The first one uses a cufftComplex type already on the host. Then copying to device is easy and you will also easily understand what you are doing…

Solution 1:

#include <cufft.h>
#include <stdio.h>

int main()
{
	int N=10;

	cufftComplex* data;
	data = (cufftComplex *) malloc ( sizeof(cufftComplex) * N ) ;

	cufftComplex* dData;
	cudaMalloc((void **) &dData, sizeof(cufftComplex) * N);
	if (cudaGetLastError() != cudaSuccess)
	{
		fprintf(stderr, "Cuda error: Failed to allocate\n");
		return -1;
	}

	for(int ii=0; ii < N ; ii++)
	{
		data[ii].x= sinpi( .9*(float)ii/(float)N);
		data[ii].y= cospi( (float)ii/(float)N);
	}

	printf( "Org vals: \n");
	for(int ii=0; ii<N ; ii++)
	{
		printf ( "%f+i*%f\n", data[ii].x,data[ii].y );
	}

	cudaMemcpy( dData, data, sizeof(cufftComplex)*N, cudaMemcpyHostToDevice );

	cufftHandle plan;

	if (cufftPlan1d(&plan, N, CUFFT_C2C, 1) != CUFFT_SUCCESS){
	fprintf(stderr, "CUFFT error: Plan creation failed");
	return -1;
	}

	if (cufftExecC2C(plan, dData, dData, CUFFT_FORWARD) != CUFFT_SUCCESS){
	fprintf(stderr, "CUFFT error: ExecC2C Forward failed");
	return -1;
	}

	if (cudaThreadSynchronize() != cudaSuccess){
	fprintf(stderr, "Cuda error: Failed to synchronize\n");
	return -1;
	}

	cudaMemcpy( data, dData, sizeof(cufftComplex)*N, cudaMemcpyDeviceToHost );

	printf( "fft vals: \n");
	for(int ii=0; ii<N ; ii++)
	{
		printf ( "%f+i*%f\n", data[ii].x,data[ii].y );
	}
}

The second solution uses your original code and fixes your memcpys.

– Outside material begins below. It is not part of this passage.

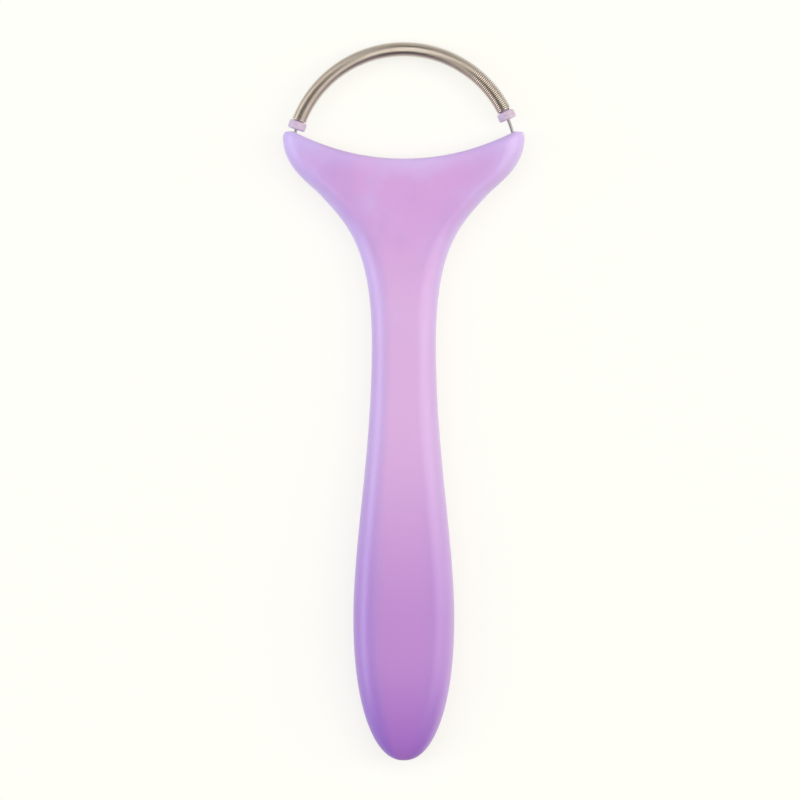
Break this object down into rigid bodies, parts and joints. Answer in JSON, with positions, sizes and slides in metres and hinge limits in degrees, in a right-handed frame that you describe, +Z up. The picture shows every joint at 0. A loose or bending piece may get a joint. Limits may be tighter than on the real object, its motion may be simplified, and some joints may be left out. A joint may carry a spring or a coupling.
{
  "type": "facial hair remover",
  "caption": "Forked moulded handle with a close-wound steel coil that turns on a wire arc between its two horns, for rolling fine hair off the skin.",
  "frame": {"origin": "centre of the object's outline as seen from above, on the surface that it lies on", "axes": "+Y from the butt of the handle to the coil, +Z up from the flat back to the front, +X to the right seen from the front"},
  "size_m": [0.0506, 0.15, 0.0106],
  "materials": {
    "handle_plastic": "satin moulded lavender plastic",
    "wire_steel": "drawn bright steel wire",
    "coil_steel": "polished close-wound steel wire",
    "collar_plastic": "pale translucent lavender plastic"
  },
  "bodies": {
    "handle": {"handle": "handle_plastic", "core_wire": "wire_steel"},
    "roller": {"coil_spring": "coil_steel"},
    "left_collar": {"collar_left": "collar_plastic"},
    "right_collar": {"collar_right": "collar_plastic"}
  },
  "joints": [
    {"name": "roller_shift", "type": "hinge", "parent": "handle", "child": "roller", "pos_m": [0, 0.05, 0.0038], "axis": [0, 0, 1], "range_deg": [-6.34, 0.98]},
    {"name": "left_collar_spin", "type": "hinge", "parent": "roller", "child": "left_collar", "pos_m": [-0.02224, 0.05754, 0.0038], "axis": [0.3213, 0.947, 0], "continuous": true},
    {"name": "right_collar_spin", "type": "hinge", "parent": "roller", "child": "right_collar", "pos_m": [0.02144, 0.05959, 0.0038], "axis": [0.4084, -0.9128, 0], "continuous": true}
  ],
  "couplings": [
    {"joint": "right_collar_spin", "follows": "left_collar_spin", "ratio": 1}
  ]
}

I do not recommend to use this because for me it looks more like a hack… I like code that is easy to understand…

Solution 2:

#include <cufft.h>
#include <stdio.h>

int main() {

	int N = 10;

	float * real_vec; // host vector, real part
	float * imag_vec; // host vector, imaginary part
	float * resultReal;

	real_vec = (float *) malloc(sizeof(float) * N);
	imag_vec = (float *) malloc(sizeof(float) * N);
	resultReal = (float *) malloc(sizeof(float) * N);

	for (int ii = 0; ii < N; ii++)
	{
		real_vec[ii] = sinpi( .9*(float)ii/(float)N);
		imag_vec[ii] = cospi( (float)ii/(float)N);
	}

	float2 * complex_vec_d; // device vector, single-precision complex

	cudaMalloc((void **) &complex_vec_d, sizeof(float2) * N);

	if (cudaGetLastError() != cudaSuccess)
	{
		fprintf(stderr, "Cuda error: Failed to allocate\n");
		return -1;
	}

	cudaMemcpy2D(complex_vec_d, 2 * sizeof(float), real_vec, 1 * sizeof(float), sizeof(float), N, cudaMemcpyHostToDevice);
	cudaMemcpy2D(&complex_vec_d[0].y, 2 * sizeof(float), imag_vec, 1 * sizeof(float), sizeof(float), N, cudaMemcpyHostToDevice);

	cufftHandle plan;

	if (cufftPlan1d(&plan, N, CUFFT_C2C, 1) != CUFFT_SUCCESS) {
		fprintf(stderr, "CUFFT error: Plan creation failed");
		return -1;
	}

	if (cufftExecC2C(plan, complex_vec_d, complex_vec_d, CUFFT_FORWARD)
			!= CUFFT_SUCCESS)
	{
		fprintf(stderr, "CUFFT error: ExecC2C Forward failed");
		return -1;
	}

	if (cudaThreadSynchronize() != cudaSuccess)
	{
		fprintf(stderr, "Cuda error: Failed to synchronize\n");
		return -1;
	}

	cudaMemcpy2D(resultReal, 1 * sizeof(float), complex_vec_d,
			2 * sizeof(float), sizeof(float), N,
			cudaMemcpyDeviceToHost);

	printf("fftvals:\n");
	for (int ii = 0; ii < N; ii++)
	{
		printf("%f\n", resultReal[ii]);
	}
}

Basically it fixes the cudaMemcpy2D operations:

“complex_vec_d + 1” points to the next float2 not the imaginary part…
you pass the size of pointers where you should pass the size of floats

jaisingla · November 12, 2014, 5:08pm

thanks for the reply…

i will try out these approaches also.

i typedef cufftComplex float2

and used first approach earlier . it also worked out for me.